Trevor Morgan, product manager with data security specialists comforte AG, wrote to put the guidance in context as advocating "a robust, varied, and comprehensive" approach to security:
“The report issued by the NSA and CISA points to a growing problem in the cybersecurity space, namely the risks associated with data processed or housed within Kubernetes environments. The report rightfully acknowledges that sensitive data is the primary target in these environments, something that threat actors are desperate to obtain and subsequently leverage. Fortunately, the report does touch upon data protection as a preventative means of security, along with perimeter- and access-based security. The general message here is to have a robust, varied, and comprehensive cybersecurity strategy that doesn’t rely on just one or two methods to protect information.

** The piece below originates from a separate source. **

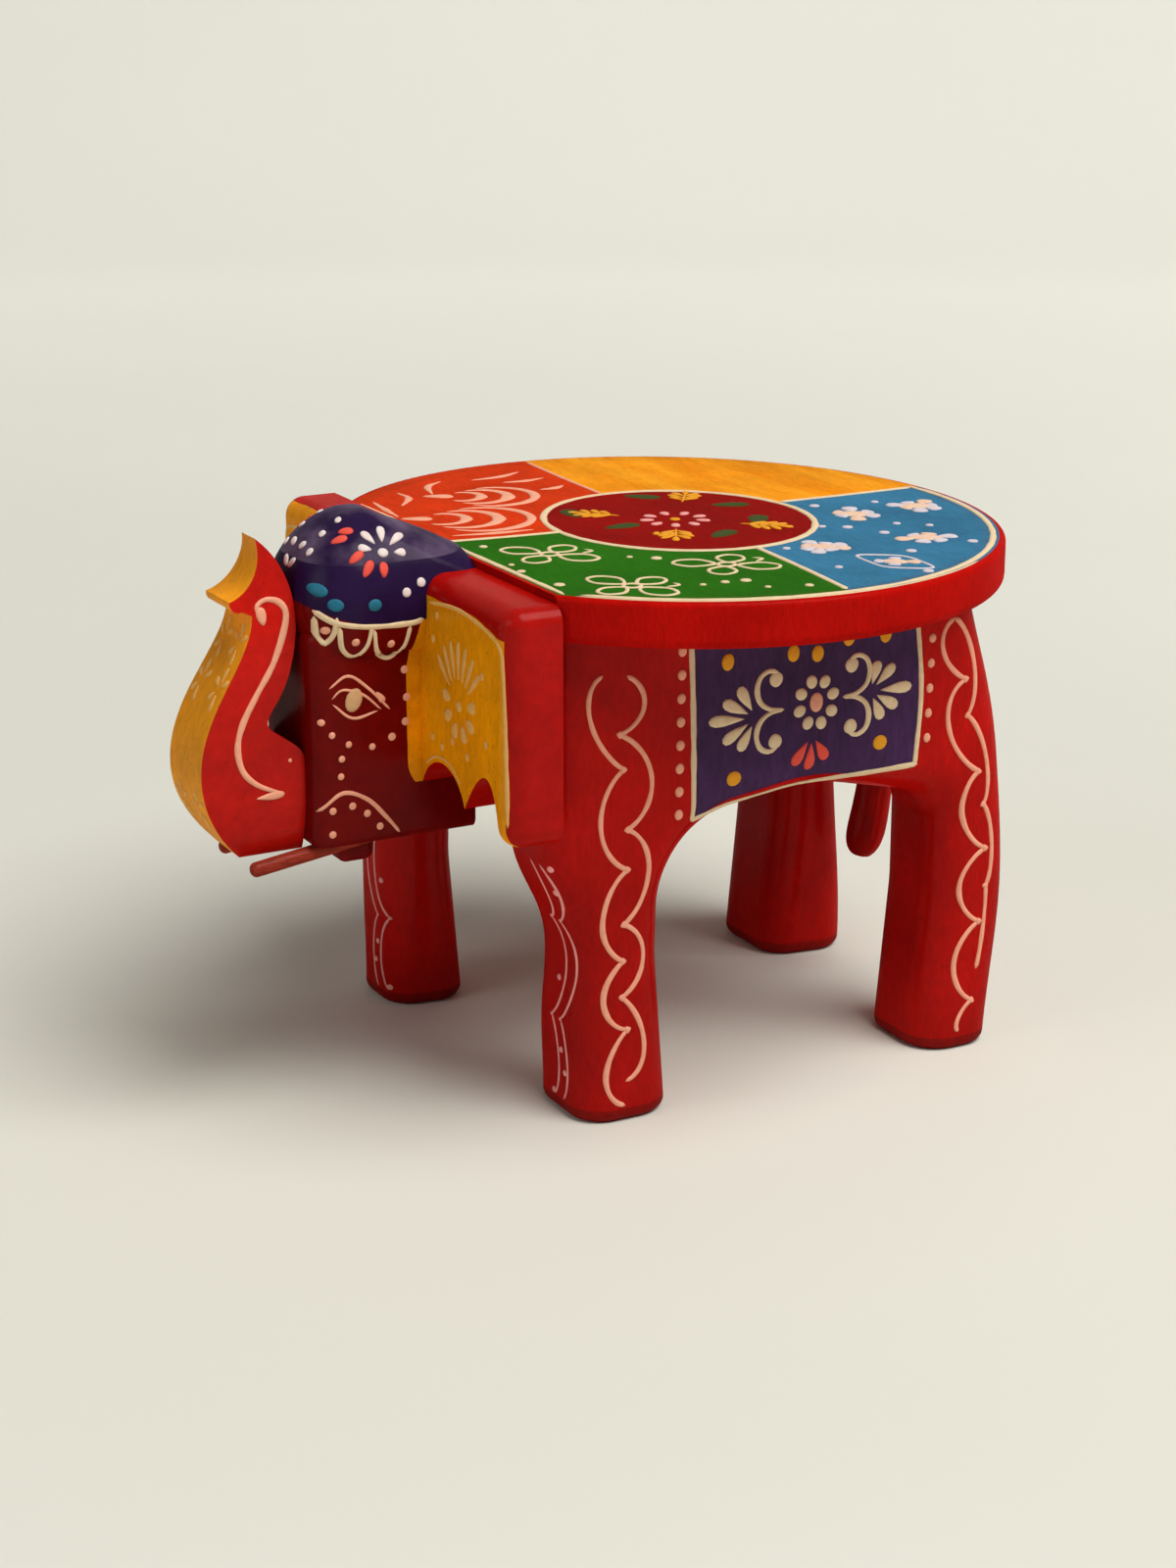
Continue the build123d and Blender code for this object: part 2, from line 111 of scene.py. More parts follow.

"In particular, encryption is a method touched upon in the report, but enterprises need to be aware of the fact that encryption comes with its own issues, including sometimes complex key management and the fact that encrypting data doesn’t necessarily preserve data format. The latter can cause significant issues with enterprise applications, forcing in some cases a process of decrypting data in order to work with it. De-protecting data always generates risk. Better to consider data-centric methods of protection such as tokenization, which not only renders sensitive data meaningless to anyone trying to leverage it, but which also preserves the original format of that data making it very workable by enterprise applications. Best of all, it eliminates the need to de-protect data at any point within an enterprise workflow. The benefit of that should be perfectly clear—avoid having sensitive clear text within your workflows.”